- _Requirements_:
What is needed is an exact copy of the lines from the line containing "Keep writing the" to the line containing "wire_end + 7", both lines included, and nothing else.

- _Scripts that build objects_:

↓↓↓

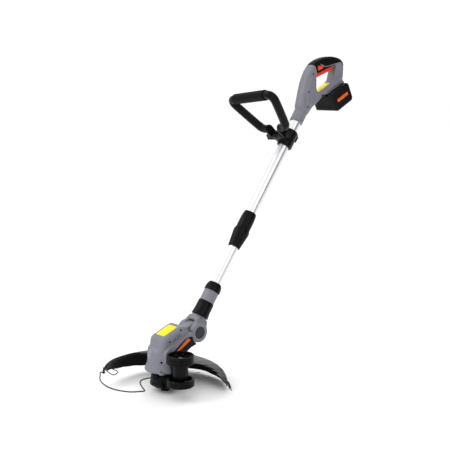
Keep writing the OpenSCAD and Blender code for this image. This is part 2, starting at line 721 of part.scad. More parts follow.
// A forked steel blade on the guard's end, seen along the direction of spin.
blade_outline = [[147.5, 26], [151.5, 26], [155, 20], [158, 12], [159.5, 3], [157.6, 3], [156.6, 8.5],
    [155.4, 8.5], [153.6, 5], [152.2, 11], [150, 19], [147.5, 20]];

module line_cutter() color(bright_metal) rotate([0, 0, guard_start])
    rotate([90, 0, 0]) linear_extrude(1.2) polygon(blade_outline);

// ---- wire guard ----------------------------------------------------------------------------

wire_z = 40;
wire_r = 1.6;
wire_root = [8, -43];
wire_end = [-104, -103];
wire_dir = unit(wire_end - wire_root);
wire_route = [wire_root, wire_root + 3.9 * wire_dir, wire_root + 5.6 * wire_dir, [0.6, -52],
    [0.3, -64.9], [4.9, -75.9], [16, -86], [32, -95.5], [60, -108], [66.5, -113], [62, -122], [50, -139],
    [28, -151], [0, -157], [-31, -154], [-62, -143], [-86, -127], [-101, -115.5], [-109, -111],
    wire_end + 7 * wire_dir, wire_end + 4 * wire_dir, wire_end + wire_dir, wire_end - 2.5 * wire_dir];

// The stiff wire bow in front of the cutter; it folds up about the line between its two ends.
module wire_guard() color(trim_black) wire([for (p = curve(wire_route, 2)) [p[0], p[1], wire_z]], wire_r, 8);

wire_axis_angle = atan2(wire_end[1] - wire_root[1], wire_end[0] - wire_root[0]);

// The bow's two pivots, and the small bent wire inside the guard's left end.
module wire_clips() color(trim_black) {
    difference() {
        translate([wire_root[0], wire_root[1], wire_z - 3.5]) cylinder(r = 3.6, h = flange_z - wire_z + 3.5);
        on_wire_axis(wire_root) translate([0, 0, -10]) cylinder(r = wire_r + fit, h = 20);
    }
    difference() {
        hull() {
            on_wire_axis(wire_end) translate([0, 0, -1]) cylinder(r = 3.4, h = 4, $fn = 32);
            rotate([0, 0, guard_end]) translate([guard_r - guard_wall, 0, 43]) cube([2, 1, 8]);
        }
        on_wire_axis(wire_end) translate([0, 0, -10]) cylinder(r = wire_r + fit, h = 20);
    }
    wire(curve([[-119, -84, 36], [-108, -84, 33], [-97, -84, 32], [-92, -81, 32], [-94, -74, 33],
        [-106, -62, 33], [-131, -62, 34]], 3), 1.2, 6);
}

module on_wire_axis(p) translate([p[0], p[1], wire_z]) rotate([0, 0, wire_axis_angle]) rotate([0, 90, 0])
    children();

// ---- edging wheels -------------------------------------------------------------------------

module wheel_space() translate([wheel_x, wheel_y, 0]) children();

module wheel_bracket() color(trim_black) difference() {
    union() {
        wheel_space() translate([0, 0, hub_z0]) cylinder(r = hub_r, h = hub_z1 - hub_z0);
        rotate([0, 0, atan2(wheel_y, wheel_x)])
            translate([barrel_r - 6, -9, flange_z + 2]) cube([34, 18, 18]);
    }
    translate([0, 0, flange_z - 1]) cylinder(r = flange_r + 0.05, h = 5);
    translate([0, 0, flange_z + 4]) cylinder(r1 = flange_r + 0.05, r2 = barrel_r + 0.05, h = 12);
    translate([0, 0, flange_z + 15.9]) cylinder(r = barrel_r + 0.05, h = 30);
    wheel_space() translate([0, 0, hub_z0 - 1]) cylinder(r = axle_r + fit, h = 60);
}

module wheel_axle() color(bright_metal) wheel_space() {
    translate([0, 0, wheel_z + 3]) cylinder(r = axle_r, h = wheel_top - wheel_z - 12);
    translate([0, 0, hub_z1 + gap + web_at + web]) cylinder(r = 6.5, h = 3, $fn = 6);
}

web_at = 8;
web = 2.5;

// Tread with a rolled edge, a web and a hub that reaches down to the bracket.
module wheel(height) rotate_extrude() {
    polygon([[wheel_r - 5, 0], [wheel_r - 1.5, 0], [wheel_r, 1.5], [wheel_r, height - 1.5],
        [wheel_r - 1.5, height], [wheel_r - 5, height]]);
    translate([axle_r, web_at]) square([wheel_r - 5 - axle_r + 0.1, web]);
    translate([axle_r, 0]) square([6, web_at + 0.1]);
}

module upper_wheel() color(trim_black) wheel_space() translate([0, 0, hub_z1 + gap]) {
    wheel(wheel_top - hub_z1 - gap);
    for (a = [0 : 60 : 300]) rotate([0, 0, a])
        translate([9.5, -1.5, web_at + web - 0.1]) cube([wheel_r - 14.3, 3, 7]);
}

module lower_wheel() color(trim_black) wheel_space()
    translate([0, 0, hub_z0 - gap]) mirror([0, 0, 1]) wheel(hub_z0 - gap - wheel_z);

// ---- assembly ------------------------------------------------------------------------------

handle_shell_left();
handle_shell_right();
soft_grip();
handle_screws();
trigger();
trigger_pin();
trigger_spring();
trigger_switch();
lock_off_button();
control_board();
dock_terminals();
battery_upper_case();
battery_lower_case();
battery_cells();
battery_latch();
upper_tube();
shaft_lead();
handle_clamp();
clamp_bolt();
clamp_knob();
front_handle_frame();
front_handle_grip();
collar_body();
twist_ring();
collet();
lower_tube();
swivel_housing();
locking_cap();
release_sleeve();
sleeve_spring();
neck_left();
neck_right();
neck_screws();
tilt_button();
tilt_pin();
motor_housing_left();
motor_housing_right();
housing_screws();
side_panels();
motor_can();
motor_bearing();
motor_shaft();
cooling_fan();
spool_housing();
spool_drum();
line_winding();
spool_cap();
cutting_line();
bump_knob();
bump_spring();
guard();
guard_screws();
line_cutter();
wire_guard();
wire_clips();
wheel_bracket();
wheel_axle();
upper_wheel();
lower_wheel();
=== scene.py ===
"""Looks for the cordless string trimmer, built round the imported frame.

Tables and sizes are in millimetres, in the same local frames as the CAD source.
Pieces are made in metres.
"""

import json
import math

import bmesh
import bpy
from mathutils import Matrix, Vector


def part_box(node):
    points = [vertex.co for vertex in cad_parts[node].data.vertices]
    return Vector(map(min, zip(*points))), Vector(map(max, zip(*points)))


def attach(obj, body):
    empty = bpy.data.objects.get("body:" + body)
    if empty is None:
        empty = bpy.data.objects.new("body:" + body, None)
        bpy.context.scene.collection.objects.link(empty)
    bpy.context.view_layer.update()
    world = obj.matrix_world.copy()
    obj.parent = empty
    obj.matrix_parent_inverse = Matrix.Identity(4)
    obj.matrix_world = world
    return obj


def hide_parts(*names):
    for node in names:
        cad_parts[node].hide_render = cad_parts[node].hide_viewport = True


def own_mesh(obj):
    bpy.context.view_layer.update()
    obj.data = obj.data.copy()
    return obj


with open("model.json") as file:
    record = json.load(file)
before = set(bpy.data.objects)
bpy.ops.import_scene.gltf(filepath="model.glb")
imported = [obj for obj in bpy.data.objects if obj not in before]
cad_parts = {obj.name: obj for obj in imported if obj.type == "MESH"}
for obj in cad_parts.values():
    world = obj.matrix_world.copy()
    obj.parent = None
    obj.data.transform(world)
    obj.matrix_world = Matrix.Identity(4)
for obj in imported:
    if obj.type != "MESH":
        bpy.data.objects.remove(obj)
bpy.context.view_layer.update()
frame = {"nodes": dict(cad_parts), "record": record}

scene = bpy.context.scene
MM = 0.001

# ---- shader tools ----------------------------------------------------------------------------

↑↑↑
↓↓↓

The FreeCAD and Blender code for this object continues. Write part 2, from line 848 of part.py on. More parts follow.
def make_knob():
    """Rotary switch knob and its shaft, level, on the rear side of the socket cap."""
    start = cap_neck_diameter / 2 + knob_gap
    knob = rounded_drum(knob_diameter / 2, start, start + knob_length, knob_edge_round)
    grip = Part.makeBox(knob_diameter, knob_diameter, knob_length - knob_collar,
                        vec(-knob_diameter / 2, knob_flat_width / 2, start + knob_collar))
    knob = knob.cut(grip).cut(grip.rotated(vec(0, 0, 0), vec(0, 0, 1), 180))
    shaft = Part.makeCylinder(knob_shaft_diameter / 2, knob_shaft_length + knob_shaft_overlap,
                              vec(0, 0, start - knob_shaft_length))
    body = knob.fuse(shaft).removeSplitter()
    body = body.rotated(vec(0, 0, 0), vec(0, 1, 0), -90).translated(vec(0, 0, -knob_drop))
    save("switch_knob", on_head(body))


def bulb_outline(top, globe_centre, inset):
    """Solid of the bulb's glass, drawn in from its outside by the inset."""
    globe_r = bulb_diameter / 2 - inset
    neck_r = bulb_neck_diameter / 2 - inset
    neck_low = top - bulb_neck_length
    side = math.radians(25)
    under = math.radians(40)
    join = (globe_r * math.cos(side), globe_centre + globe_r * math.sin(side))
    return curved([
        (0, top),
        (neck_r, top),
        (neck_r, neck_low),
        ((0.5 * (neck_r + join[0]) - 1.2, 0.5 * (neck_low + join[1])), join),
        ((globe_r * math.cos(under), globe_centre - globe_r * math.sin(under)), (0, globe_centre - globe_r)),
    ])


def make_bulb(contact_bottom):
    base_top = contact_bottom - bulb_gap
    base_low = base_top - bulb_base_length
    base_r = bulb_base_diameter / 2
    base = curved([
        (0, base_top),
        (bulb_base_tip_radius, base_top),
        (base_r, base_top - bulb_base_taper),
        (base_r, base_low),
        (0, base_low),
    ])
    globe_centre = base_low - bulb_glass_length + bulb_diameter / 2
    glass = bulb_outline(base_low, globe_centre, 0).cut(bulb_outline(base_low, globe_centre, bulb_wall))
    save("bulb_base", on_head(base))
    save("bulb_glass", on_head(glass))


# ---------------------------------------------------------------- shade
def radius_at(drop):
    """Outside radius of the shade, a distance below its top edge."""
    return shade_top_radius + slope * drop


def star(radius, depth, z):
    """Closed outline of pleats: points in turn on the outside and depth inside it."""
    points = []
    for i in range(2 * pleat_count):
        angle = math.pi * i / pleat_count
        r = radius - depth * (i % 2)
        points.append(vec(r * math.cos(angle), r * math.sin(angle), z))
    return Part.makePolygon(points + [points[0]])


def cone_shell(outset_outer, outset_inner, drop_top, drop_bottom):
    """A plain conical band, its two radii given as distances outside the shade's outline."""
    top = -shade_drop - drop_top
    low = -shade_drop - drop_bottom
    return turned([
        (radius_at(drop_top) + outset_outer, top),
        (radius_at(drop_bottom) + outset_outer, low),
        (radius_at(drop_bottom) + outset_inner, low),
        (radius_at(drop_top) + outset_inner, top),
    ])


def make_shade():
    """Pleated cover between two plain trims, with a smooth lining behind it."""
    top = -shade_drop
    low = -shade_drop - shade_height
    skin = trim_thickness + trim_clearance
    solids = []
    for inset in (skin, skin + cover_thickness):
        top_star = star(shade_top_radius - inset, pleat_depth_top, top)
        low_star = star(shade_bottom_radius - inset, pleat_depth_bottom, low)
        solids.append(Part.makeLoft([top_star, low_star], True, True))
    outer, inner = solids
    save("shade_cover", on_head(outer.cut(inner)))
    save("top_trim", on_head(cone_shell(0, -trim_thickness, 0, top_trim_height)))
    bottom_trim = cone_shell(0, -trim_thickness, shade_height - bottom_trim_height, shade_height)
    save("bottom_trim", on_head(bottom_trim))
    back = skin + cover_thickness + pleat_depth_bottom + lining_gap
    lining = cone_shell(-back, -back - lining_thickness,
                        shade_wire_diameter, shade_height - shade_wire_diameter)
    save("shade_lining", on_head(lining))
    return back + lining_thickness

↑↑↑

- _Output_:
Keep writing the OpenSCAD and Blender code for this image. This is part 2, starting at line 721 of part.scad. More parts follow.
// A forked steel blade on the guard's end, seen along the direction of spin.
blade_outline = [[147.5, 26], [151.5, 26], [155, 20], [158, 12], [159.5, 3], [157.6, 3], [156.6, 8.5],
    [155.4, 8.5], [153.6, 5], [152.2, 11], [150, 19], [147.5, 20]];

module line_cutter() color(bright_metal) rotate([0, 0, guard_start])
    rotate([90, 0, 0]) linear_extrude(1.2) polygon(blade_outline);

// ---- wire guard ----------------------------------------------------------------------------

wire_z = 40;
wire_r = 1.6;
wire_root = [8, -43];
wire_end = [-104, -103];
wire_dir = unit(wire_end - wire_root);
wire_route = [wire_root, wire_root + 3.9 * wire_dir, wire_root + 5.6 * wire_dir, [0.6, -52],
    [0.3, -64.9], [4.9, -75.9], [16, -86], [32, -95.5], [60, -108], [66.5, -113], [62, -122], [50, -139],
    [28, -151], [0, -157], [-31, -154], [-62, -143], [-86, -127], [-101, -115.5], [-109, -111],
    wire_end + 7 * wire_dir, wire_end + 4 * wire_dir, wire_end + wire_dir, wire_end - 2.5 * wire_dir];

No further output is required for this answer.